Abstract for Seminar by Craig Roberts

Craig Roberts
Argonne National Labs
USA
Tuesday, February 18, 3.30pm
4th Floor, CSSM



Quantum effects with an X-ray free electron laser



Abstract:

It is a longstanding prediction that the QED vacuum, the "empty space" ground state of electromagnetically interacting matter, is unstable in the presence of a strong, constant electric field. It must decay via the production of pairs of electrons and positrons. However, the enormous electric field required to realize this has hitherto been impossible to create on earth. That may soon change.
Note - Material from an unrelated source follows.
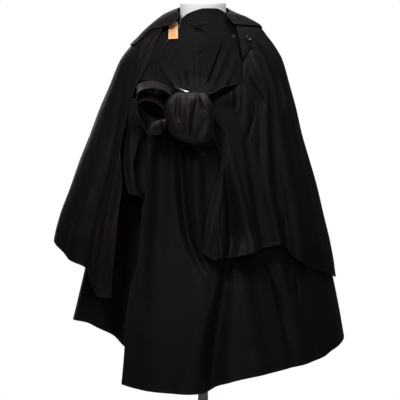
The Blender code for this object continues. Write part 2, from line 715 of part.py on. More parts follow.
def build_neck():
    """Neck panel, the roll round the shoulders and the facing on the left."""
    grid = patch(
        NECK, NECK_TOP_EDGE, NECK_LOWER_EDGE, NECK_LEFT_EDGE, NECK_RIGHT_EDGE,
        levels(NECK_COLUMNS), levels(NECK_ROWS))
    wall("neck_panel", *sheet_faces(NECK, grid, THIN_WALL), "lining")

    grid = patch(
        SHORT, ROLL_TOP, ROLL_LOWER, ROLL_LEFT_EDGE, ROLL_RIGHT_EDGE, levels(ROLL_COLUMNS),
        levels(ROLL_ROWS))
    down = levels(ROLL_ROWS)[:, None]
    swell = ROLL_RISE * MM * ease(down) * ease((1 - down) * 3 + 0.3)
    lift = WALL + LAY_GAP * (1 + 2 * ease(4 * down)) + swell
    wall("neck_roll", *sheet_faces(SHORT, grid, WALL, lift), "wool")

    grid = patch(
        PICTURE, FACING_TOP, FACING_LOWER, FACING_OUTER, FACING_INNER, levels(FACING_COLUMNS),
        levels(NECK_ROWS))
    wall("left_facing", *facing_faces(grid, THIN_WALL), "wool")


def facing_faces(grid, thick, lift=0.0):
    """Faces of cloth that runs from under the short tier's edge to the top of the neck panel."""
    x, height = grid[..., 0], grid[..., 1]
    outer_x = smooth([-spot.height for spot in FACING_OUTER], [spot.x for spot in FACING_OUTER],
                     -height)
    inner_x = smooth([-spot.height for spot in FACING_INNER], [spot.x for spot in FACING_INNER],
                     -height)
    share = ease((x - outer_x) / (inner_x - outer_x))
    under = sheet_faces(
        SHORT, np.stack((SHORT.angle_at(x, height), height), -1), thick,
        lift - WALL - 3 * LAY_GAP)
    over = sheet_faces(
        NECK, np.stack((NECK.angle_at(x, height), height), -1), thick,
        lift + THIN_WALL + 2 * LAY_GAP)
    return [near + (far - near) * share[..., None] for near, far in zip(under, over)]


def bunch(name, rows, pleats, pleat_depth, columns, count, material):
    """Rounded solid of bunched cloth with pleats down its front."""
    down = [-row.height for row in rows]
    rings = []
    for height in np.linspace(rows[0].height, rows[-1].height, count):
        x, half_x, y, half_y = (
            float(smooth(down, [row[side] for row in rows], -height)) for side in range(1, 5))
        ring = []
        for index in range(columns):
            angle = 2 * math.pi * index / columns
            front = float(ease(math.cos(angle) * 1.6))
            pleat = pleat_depth * front * math.cos(pleats * angle) * min(1.0, half_y / 20)
            ring.append((
                (x + half_x * math.sin(angle)) * MM,
                (y - (half_y + pleat) * math.cos(angle)) * MM, height * MM))
        rings.append(ring)
    loft(name, rings, material)


def strip(name, route, front, backs, turn, columns, material):
    """Band of cloth along a route in the picture plane, as deep as from front to backs."""
    spots = edge(PICTURE, route, levels(columns))
    step = np.gradient(spots, axis=0)
    side = np.stack((step[:, 1], -step[:, 0]), -1) * turn
    side /= np.linalg.norm(side, axis=1, keepdims=True)
    inner_spots = spots - side * THIN_WALL / MM
    share = levels(5)[:, None]
    faces = []
    for row in (spots, inner_spots):
        depth = front + (backs - front) * share
        x = np.broadcast_to(row[:, 0], depth.shape)
        height = np.broadcast_to(row[:, 1], depth.shape)
        faces.append(np.stack((x, depth, height), -1) * MM)
    wall(name, *faces, material)


def build_scarf():
    """Gathered scarf: tongue through the ring, knot, bow loop with its lip, and short tail."""
    bunch("neck_gather", GATHER_LEVELS, GATHER_PLEATS, GATHER_PLEAT_DEPTH, 28, 8, "lining")
    bunch("scarf_knot", KNOT_LEVELS, KNOT_PLEATS, KNOT_PLEAT_DEPTH, 36, 14, "wool")

    grid = patch(TAIL, TAIL_TOP, TAIL_LOWER, TAIL_LEFT, TAIL_RIGHT, levels(7), levels(12))
    drop = TAIL_DROP * ease((TAIL_BEND - grid[..., 1]) / 60) * MM
    wall("scarf_tail", *sheet_faces(TAIL, grid, THIN_WALL, -drop), "wool")

    spots = edge(PICTURE, LOOP_ROUTE, levels(LOOP_COLUMNS))
    angle = TAIL.angle_at(spots[:, 0], spots[:, 1])
    rest = TAIL.point(angle, spots[:, 1])[:, 1] - 2 * LAY_GAP / MM
    strip("bow_loop", LOOP_ROUTE, LOOP_FRONT, rest[None, :], -1, LOOP_COLUMNS, "wool")
    backs = np.full((1, LIP_COLUMNS), LIP_BACK)
    strip("bow_lip", LIP_ROUTE, LIP_FRONT, backs, -1, LIP_COLUMNS, "wool")


def build_trim():
    """Ring, label, button and hook."""
    ring = []
    for index in range(RING_POINTS):
        angle = 2 * math.pi * index / RING_POINTS
        across, deep = RING_HALF * math.sin(angle), RING_HALF * math.cos(angle)
        ring.append((
            (RING_CENTRE[0] + across) * MM,
            (RING_CENTRE[1] - deep * math.cos(math.radians(RING_TILT))) * MM,
            (RING_CENTRE[2] - deep * math.sin(math.radians(RING_TILT))
             - RING_LEAN * across / RING_HALF) * MM))
    wire_ring("scarf_ring", ring, RING_WIRE * MM, "steel")

    grid = patch(
        PICTURE, LABEL_TOP, LABEL_LOWER, (LABEL_TOP[0], LABEL_LOWER[0]),
        (LABEL_TOP[1], LABEL_LOWER[1]), levels(3), levels(5))
    wall("label", *facing_faces(grid, LABEL_THICK, LABEL_THICK + 2.5 * LAY_GAP), "label")

    seat, out = seat_on(SHORT, BUTTON_PLACE)
    profile = ((BUTTON_RADIUS - 1, 0), (BUTTON_RADIUS, 1), (BUTTON_RADIUS, BUTTON_THICK - 1.5),
               (BUTTON_RADIUS - 1.5, BUTTON_THICK - 0.4), (BUTTON_RADIUS * 0.45, BUTTON_THICK))
    turned("shoulder_button", profile, seat + out * LAY_GAP, out, 20, "button")

    seat, out = seat_on(NECK, HOOK_PLACE)
    centre = seat + out * (HOOK_WIRE * MM + LAY_GAP)
    across = np.cross(out, (0, 0, 1))
    across /= np.linalg.norm(across)
    up = np.cross(across, out)
    loop = [
        tuple(centre + (across * math.sin(turn) + up * math.cos(turn)) * HOOK_RADIUS * MM)
        for turn in np.linspace(0, 2 * math.pi, 16, endpoint=False)]
    wire_ring("neck_hook", loop, HOOK_WIRE * MM, "steel")


def seat_on(layer, spot):
    """Point and outward direction, in metres, where a small piece sits on a layer."""
    angle, height = layer.place(spot)
    at = (np.array([angle]), np.array([height]))
    return layer.point(*at)[0] * MM, layer.normal(*at)[0]


def turned(name, profile, seat, out, count, material):
    """Turned solid whose axis points out from its seat."""
    across = np.cross(out, (0, 0, 1))
    across /= np.linalg.norm(across)
    up = np.cross(across, out)
    rings = []
    for radius, level in profile:
        rings.append([
            tuple(seat + out * level * MM
                  + (across * math.sin(turn) + up * math.cos(turn)) * radius * MM)
            for turn in np.linspace(0, 2 * math.pi, count, endpoint=False)])
    loft(name, rings, material, 40)


def oval(section, count):
    """Points of one level of the form, with its own front and back depth."""
    ring = []
    for index in range(count):
        angle = 2 * math.pi * index / count
        depth = section.front if math.cos(angle) > 0 else section.back
        ring.append((
            section.left * math.sin(angle) * MM, -depth * math.cos(angle) * MM,
            section.height * MM))
    return ring


def disc(radius, height, count):
    """Points of one level of a turned piece."""
    return [
        (radius * math.sin(2 * math.pi * i / count) * MM,
         -radius * math.cos(2 * math.pi * i / count) * MM, height * MM)
        for i in range(count)]


def build_form():
    """Limbless dress form with a flat neck, pole, collar and round weighted base."""
    loft("form_torso", [oval(section, 36) for section in FORM_SECTIONS], "form_cloth")
    pole_top = FORM_BOTTOM - LAY_GAP / MM
    pole_foot = BASE_EDGE + BASE_CROWN + LAY_GAP / MM
    loft("stand_pole", [disc(POLE_RADIUS, level, 24) for level in (pole_foot, pole_top)], "steel")
    profile = (
        (BASE_RADIUS, 0), (BASE_RADIUS, BASE_EDGE - 2), (BASE_RADIUS - 2, BASE_EDGE),
        (BASE_RADIUS * 0.6, BASE_EDGE + BASE_CROWN * 0.55),
        (POLE_RADIUS * 2.4, BASE_EDGE + BASE_CROWN))
    loft("stand_base", [disc(radius, level, 48) for radius, level in profile], "steel", 30)


def main():
    """Build every piece."""
    clear_scene()
    build_long_tier(build_short_tier())
    build_neck()
    build_scarf()
    build_trim()
    build_form()


main()
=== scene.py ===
"""Looks of a two-tier cape with a knotted scarf, on a limbless dress form with a stand.

Units are metres, +Z is up and the wearer's front faces -Y. Tables are in millimetres and
degrees: x and height lie in the picture plane, and an angle goes round the form in plan,
with 0 at the front, 90 at the right of the picture and 180 at the back.
"""
import math
from collections import namedtuple

import bmesh
import bpy
import numpy as np
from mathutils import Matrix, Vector


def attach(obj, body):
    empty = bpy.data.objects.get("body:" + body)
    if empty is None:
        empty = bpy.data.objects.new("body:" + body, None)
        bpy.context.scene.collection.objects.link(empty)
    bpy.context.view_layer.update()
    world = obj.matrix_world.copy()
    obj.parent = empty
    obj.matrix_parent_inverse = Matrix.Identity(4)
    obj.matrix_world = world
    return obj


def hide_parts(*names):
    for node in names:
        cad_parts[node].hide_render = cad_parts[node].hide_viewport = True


bl_info = {
    "name": "Two-tier cape on a dress form",
    "version": (1, 0, 0),
    "blender": (4, 5, 0),
    "location": "View3D > Sidebar > Cape",
    "description": "Builds a draped cape, its knotted scarf and trim, its dress form and a stage",
    "category": "Object",
}

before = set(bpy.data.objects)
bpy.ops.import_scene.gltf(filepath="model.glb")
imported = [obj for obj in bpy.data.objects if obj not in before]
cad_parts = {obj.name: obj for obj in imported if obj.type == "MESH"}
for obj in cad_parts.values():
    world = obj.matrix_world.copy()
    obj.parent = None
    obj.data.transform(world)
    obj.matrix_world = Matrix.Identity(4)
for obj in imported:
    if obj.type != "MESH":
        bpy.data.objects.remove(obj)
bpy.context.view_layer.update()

MM = 0.001
LAY_GAP = 0.4 * MM              # between a piece and the piece it lies on
SEAM_GAP = 0.5                  # mm between two pieces that are sewn side by side
HALF_SEAM = SEAM_GAP / 2
SEAT_GAP = 1.5 * LAY_GAP        # between a piece and the one that it is sewn to or sits on
LEAST_LEG = 1e-3                # shortest leg of an edge, so that no two spots coincide
FRONT_FADE = 0.4                # front folds fade where the cosine of the angle is below this
WEAR_REACH = 3.0                # mm from an edge over which cloth is rubbed
SEAM_ANGLE = 100                # side seams, just behind the silhouette
TURN_REACH = 250.0              # cloth that one radian round the body spans
NORMAL_TURN = 0.004             # steps over which a surface's direction is read
NORMAL_DROP = 1.0
FORM_BOTTOM = 790

Wave = namedtuple("Wave", "across down phase share")
Round = namedtuple("Round", "angle height")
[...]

It is possible that the new x-ray free-electron lasers being developed at Deutsches Elektronen Synchrotron in Germany, and at Stanford Linear Accelerator Center in California, with their unique ability to provide high-power tightly-focused laser x-ray pulses, will enable the experimental verification of this fundamentally nonperturbative effect in quantum field theory. The next generation of facility may expose an additional, remarkable effect. In quantum field theory the production of pairs of electrons and positrons is non-Markovian; i.e., non-local in time, so that temporally separted production events are not independent and the time evolution of the system is irreversible. Increasing the laser power by just one additional order of magnitude will generate a plasma, directly from the QED vacuum, a plasma whose evolution and behaviour can expose the essentially non-Markovian nature of the particle production mechanism. The implications are far reaching because this particle production phenomenon is important wherever intense electric fields can appear, such as in cosmology and astrophysics.